Note: There may be some caramel leftover. Use it as a topping for ice cream or stir a spoonful into hot coffee. (Or just eat it with a spoon from the jar, I won’t tell)

Recipe Times







Recipe Yield

3 dozen

Recipe Categories


  1. Wow . . . . so interesting about the coconut water at the bottom giving the sour taste. I have also always wanted a parve caramel and could never get it completely to my satisfaction with coconut milk or coconut oil. Must try this!

    • If you try it please let me know what you think. I know you have discerning tastes so I would love to know if you like the caramel as much as I did.

      • Wow. Very good. I have it in the fridge now.

        I couldn’t lay my hands on my dark brown sugar, so I changed the recipe around a bit. I caramelized the white sugar (7.5 ounces) and then added the 1/3 cup water to stop the caramel from continuing to brown. Then I added the coconut milk and 3 ounces of sugar and carried on with cooking it. I only added 1/2 tsp. salt and, when it was cooled down, I added in a teaspoon of vanilla.

        Parve caramel success at last! Thank you.

          • The caramel I made with the caramelized sugar is not quite as firm as a caramel candy–I think it is a little too soft to shape into wrapped candies. I think that the caramelization process alters the sugar past the point of being able to make a chewy syrup and all the chewiness of the caramel comes from the second batch of sugar added (I think). Also, I added only 3 ounces more of sugar instead of the full amount. I wanted something I could spoon out of a container, so I don’t care, but I thought I should share that about the final texture.

            Made with the combination of brown and white sugar, you can cut your caramel into squares and wrap them?

          • No, this recipe is for a thick caramel sauce, like a thick ice cream sauce. It is perfect for molded candies like these chocolate caramel cups but still too soft to cut. I am still experimenting with a parve caramel that can be served cut into squares. This recipe gets too hawed when cooked to normal caramel candy temperatures so I am still experimenting.

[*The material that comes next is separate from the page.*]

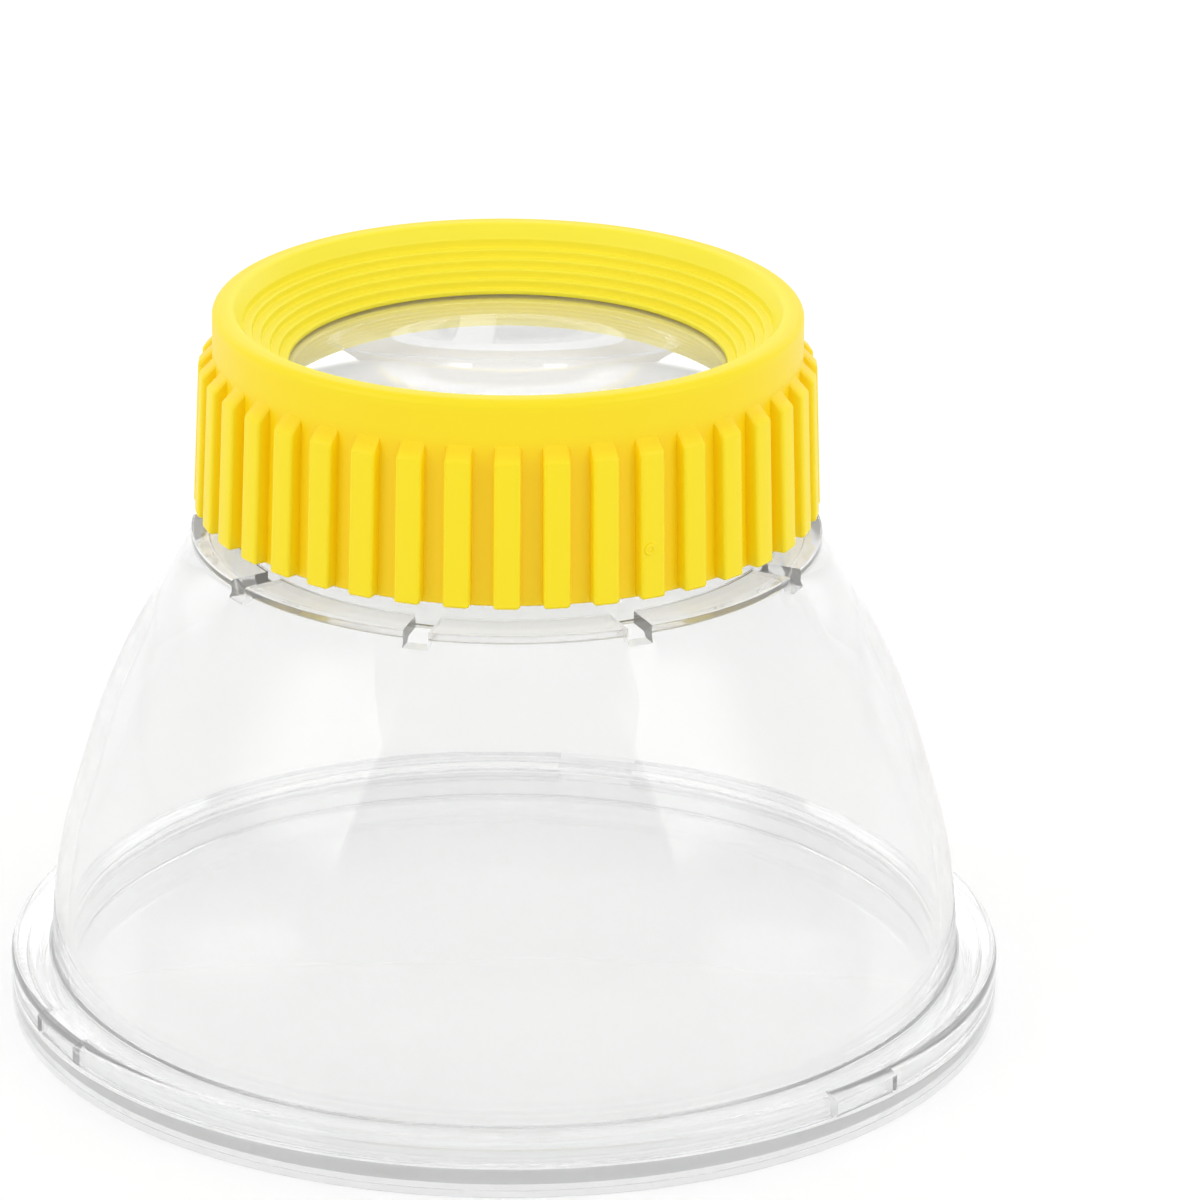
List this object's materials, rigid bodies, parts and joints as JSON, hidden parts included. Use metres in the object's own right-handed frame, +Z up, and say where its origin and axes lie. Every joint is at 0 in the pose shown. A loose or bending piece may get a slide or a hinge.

          • Oh, ok. So, then I got the same texture with caramelizing the sugar that I would have with using the mix of brown sugar and white sugar. The flavor with the caramelized sugar is really fantastic, very much like dairy caramel sauce.

    • No, I don’t think it would work. It is a much thinner consistency, like a thick caramel sauce, so I imagine it would just slide off the apples. You could serve it as a dip alongside apples if you wanted, that would work well.

  2. Trader Joe’s sells cans of coconut cream. It’s just like the stuff at the top of the can, except there’s very little or even none of the milk that separates out. It’s incredible stuff.

    I don’t recall offhand whether it had a heksher on it, but as I recall, coconut milk was one of the things that could be used without supervision. Let me see….

    On the other hand, this brand is certified. I’ve never used it and I don’t recognize the heksher, though.

    No harm to trying it, though. Right? Of course, there’s always the BIG can!

    That would make lots of caramels!!!